* Given task: Reproduce all the entries precisely.

* Data supplied:

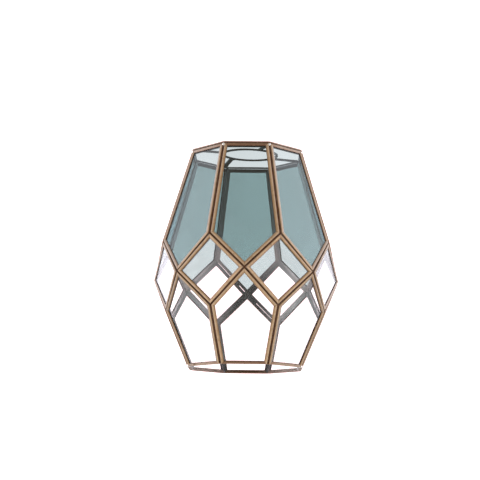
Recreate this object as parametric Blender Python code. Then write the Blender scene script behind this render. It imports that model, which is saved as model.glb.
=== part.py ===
"""Eight-sided leaded-glass lampshade, open at the top and the bottom.

Metres, +Z up. The origin is on the shade's axis, in the plane that its bottom edge rests on.
Bearings are degrees about +Z, counted from the front (-Y) towards +X.

Each flat pane sits in its own mitred U-channel came, and the cames stand side by side along
the seams. Three courses of panes make the shade: eight upper pentagons with their points down,
eight diamonds between their points, and eight lower pentagons with their points up.
An eight-sided band caps the upper cames. A fitter ring hangs in the top opening on four strip
arms, and it leans a little.
"""

import math

import bmesh
import bpy
from mathutils import Euler, Vector

SIDES = 8
SECTOR = 360 / SIDES
HALF = SECTOR / 2

# Corners of the outer faces, as (radius, height) from the axis.
TOP = (0.0523, 0.1888)
SHOULDER = (0.07745, 0.1065)
WAIST = (0.0808, 0.0762)
HIP = (0.0738, 0.0463)
FOOT = (0.0527, -0.0005)

# Glass and its U-channel came.
GLASS_THICKNESS = 0.0018
SLIP = 0.0002
EDGE_GAP = 0.0003
CAME_FACE = 0.0027
WEB = 0.0004
OUTER_FLANGE = 0.00060
INNER_FLANGE = 0.00035
FOLD_RADIUS = 0.0008
FOLD_SEGMENTS = 5
FACE_FALL = 0.0003
FACE_SEGMENTS = 4
LIP = 0.00018
BACK_FOLD_RADIUS = 0.0004
BACK_FOLD_SEGMENTS = 3
SEAM_GAP = 0.0003

SLOT = GLASS_THICKNESS + 2 * SLIP
CAME_DEPTH = OUTER_FLANGE + SLOT + INNER_FLANGE

# Band that caps the upper cames, in the planes of the upper facets.
BAND_GAP = 0.0003
BAND_HEIGHT = 0.0015
BAND_PROUD = 0.0001
BAND_FOLD_RADIUS = 0.0006
BAND_FOLD_SEGMENTS = 4
BAND_EASE = 0.0002

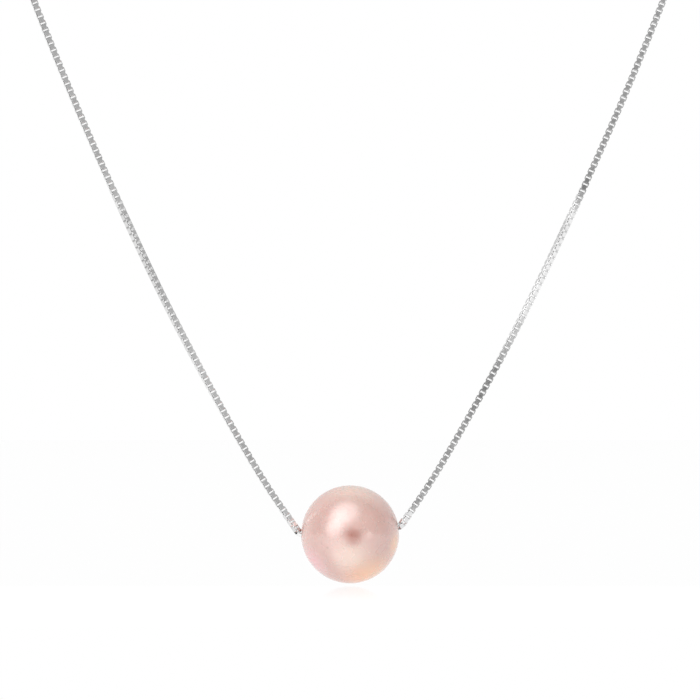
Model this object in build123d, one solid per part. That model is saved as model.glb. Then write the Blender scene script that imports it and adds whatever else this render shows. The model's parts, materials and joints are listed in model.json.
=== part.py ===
from build123d import *
import os
from math import hypot, radians, tan

# A single round pearl strung on a fine box-link chain, closed by a spring-ring clasp.
# Millimetres, +Z up, +X to the wearer's left as seen from the front, +Y to the back.
# The necklace hangs over a padded display bar. The origin is the middle of the bar's axis,
# the pearl hangs in front of the bar and the closed clasp hangs behind it.

# Box links: a nearly square loop of flat strip, each a quarter turn on from the last.
# The strip's band passes through the next link's opening with a little play each way.
LINK_WIDTH = 0.68
LINK_LENGTH = 0.6
LINK_WALL = 0.09
OPENING_WIDTH = LINK_WIDTH - 2 * LINK_WALL
OPENING_LENGTH = LINK_LENGTH - 2 * LINK_WALL
BAND_PLAY = 0.04
LINK_BAND = OPENING_WIDTH - BAND_PLAY
LINK_PLAY = 0.05
LINK_PITCH = OPENING_LENGTH - LINK_PLAY
LINK_CORNER = LINK_WIDTH / 8

# Pearl, with a bore that the turning links clear
PEARL_DIAMETER = 10.0
PEARL_HEIGHT = -117.0
BORE_CLEARANCE = 0.17
BORE_DIAMETER = hypot(LINK_WIDTH, LINK_BAND) + 2 * BORE_CLEARANCE

# Route of the chain, chosen by hand, from the pearl outwards on each side.
# Each side turns at a point MOUTH_RUN outside the pearl's surface, and goes on from there
# by its exit, an offset to the right or left and upwards.
# WRAP is the distance of the chain's middle line from the bar's axis.
MOUTH_RUN = 0.15
MOUTH_RADIUS = 1.5
BEND_SHARE = 0.45
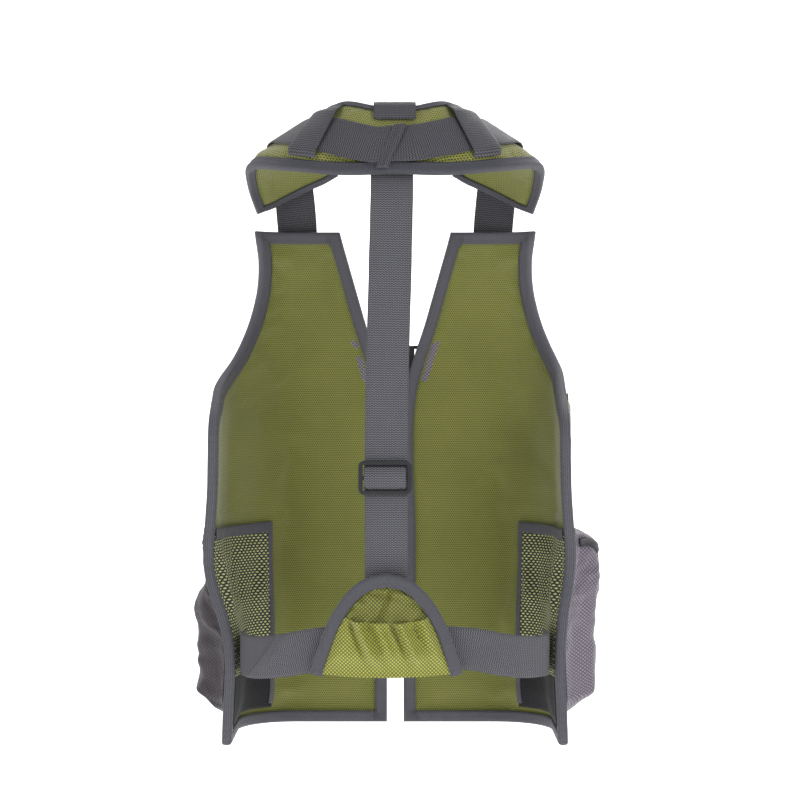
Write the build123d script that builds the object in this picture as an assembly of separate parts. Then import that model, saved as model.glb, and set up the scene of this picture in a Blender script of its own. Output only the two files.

* The answer:
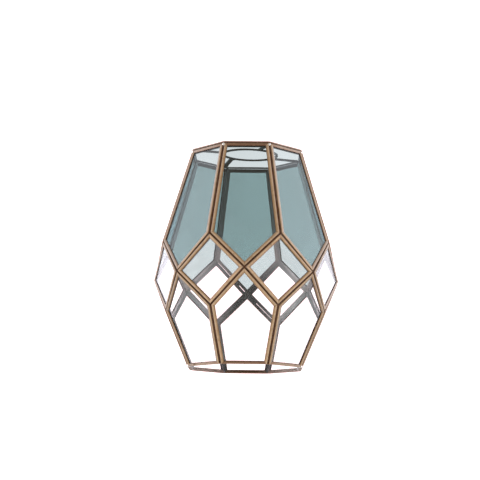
Recreate this object as parametric Blender Python code. Then write the Blender scene script behind this render. It imports that model, which is saved as model.glb.
=== part.py ===
"""Eight-sided leaded-glass lampshade, open at the top and the bottom.

Metres, +Z up. The origin is on the shade's axis, in the plane that its bottom edge rests on.
Bearings are degrees about +Z, counted from the front (-Y) towards +X.

Each flat pane sits in its own mitred U-channel came, and the cames stand side by side along
the seams. Three courses of panes make the shade: eight upper pentagons with their points down,
eight diamonds between their points, and eight lower pentagons with their points up.
An eight-sided band caps the upper cames. A fitter ring hangs in the top opening on four strip
arms, and it leans a little.
"""

import math

import bmesh
import bpy
from mathutils import Euler, Vector

SIDES = 8
SECTOR = 360 / SIDES
HALF = SECTOR / 2

# Corners of the outer faces, as (radius, height) from the axis.
TOP = (0.0523, 0.1888)
SHOULDER = (0.07745, 0.1065)
WAIST = (0.0808, 0.0762)
HIP = (0.0738, 0.0463)
FOOT = (0.0527, -0.0005)

# Glass and its U-channel came.
GLASS_THICKNESS = 0.0018
SLIP = 0.0002
EDGE_GAP = 0.0003
CAME_FACE = 0.0027
WEB = 0.0004
OUTER_FLANGE = 0.00060
INNER_FLANGE = 0.00035
FOLD_RADIUS = 0.0008
FOLD_SEGMENTS = 5
FACE_FALL = 0.0003
FACE_SEGMENTS = 4
LIP = 0.00018
BACK_FOLD_RADIUS = 0.0004
BACK_FOLD_SEGMENTS = 3
SEAM_GAP = 0.0003

SLOT = GLASS_THICKNESS + 2 * SLIP
CAME_DEPTH = OUTER_FLANGE + SLOT + INNER_FLANGE

# Band that caps the upper cames, in the planes of the upper facets.
BAND_GAP = 0.0003
BAND_HEIGHT = 0.0015
BAND_PROUD = 0.0001
BAND_FOLD_RADIUS = 0.0006
BAND_FOLD_SEGMENTS = 4
BAND_EASE = 0.0002

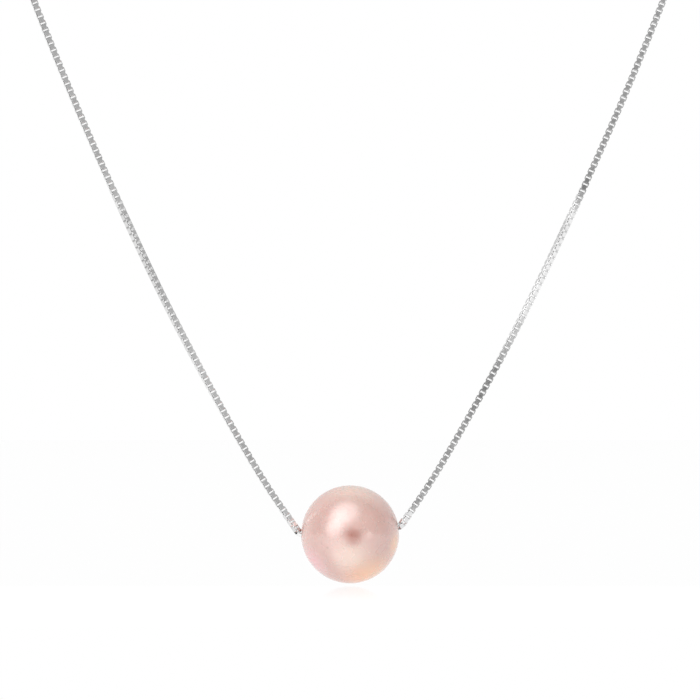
Model this object in build123d, one solid per part. That model is saved as model.glb. Then write the Blender scene script that imports it and adds whatever else this render shows. The model's parts, materials and joints are listed in model.json.
=== part.py ===
from build123d import *
import os
from math import hypot, radians, tan

# A single round pearl strung on a fine box-link chain, closed by a spring-ring clasp.
# Millimetres, +Z up, +X to the wearer's left as seen from the front, +Y to the back.
# The necklace hangs over a padded display bar. The origin is the middle of the bar's axis,
# the pearl hangs in front of the bar and the closed clasp hangs behind it.

# Box links: a nearly square loop of flat strip, each a quarter turn on from the last.
# The strip's band passes through the next link's opening with a little play each way.
LINK_WIDTH = 0.68
LINK_LENGTH = 0.6
LINK_WALL = 0.09
OPENING_WIDTH = LINK_WIDTH - 2 * LINK_WALL
OPENING_LENGTH = LINK_LENGTH - 2 * LINK_WALL
BAND_PLAY = 0.04
LINK_BAND = OPENING_WIDTH - BAND_PLAY
LINK_PLAY = 0.05
LINK_PITCH = OPENING_LENGTH - LINK_PLAY
LINK_CORNER = LINK_WIDTH / 8

# Pearl, with a bore that the turning links clear
PEARL_DIAMETER = 10.0
PEARL_HEIGHT = -117.0
BORE_CLEARANCE = 0.17
BORE_DIAMETER = hypot(LINK_WIDTH, LINK_BAND) + 2 * BORE_CLEARANCE

# Route of the chain, chosen by hand, from the pearl outwards on each side.
# Each side turns at a point MOUTH_RUN outside the pearl's surface, and goes on from there
# by its exit, an offset to the right or left and upwards.
# WRAP is the distance of the chain's middle line from the bar's axis.
MOUTH_RUN = 0.15
MOUTH_RADIUS = 1.5
BEND_SHARE = 0.45
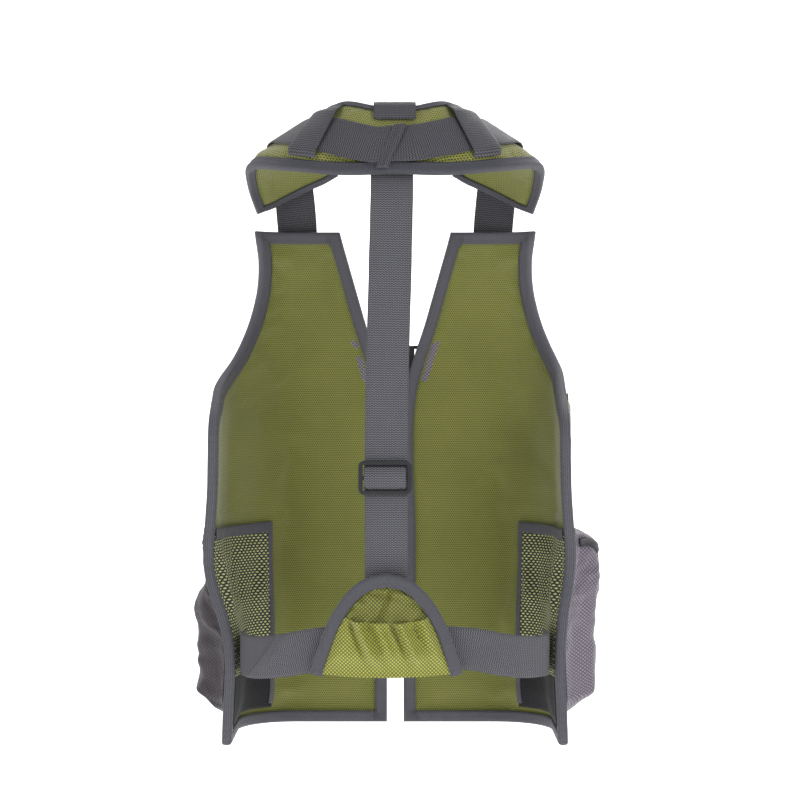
Write the build123d script that builds the object in this picture as an assembly of separate parts. Then import that model, saved as model.glb, and set up the scene of this picture in a Blender script of its own. Output only the two files.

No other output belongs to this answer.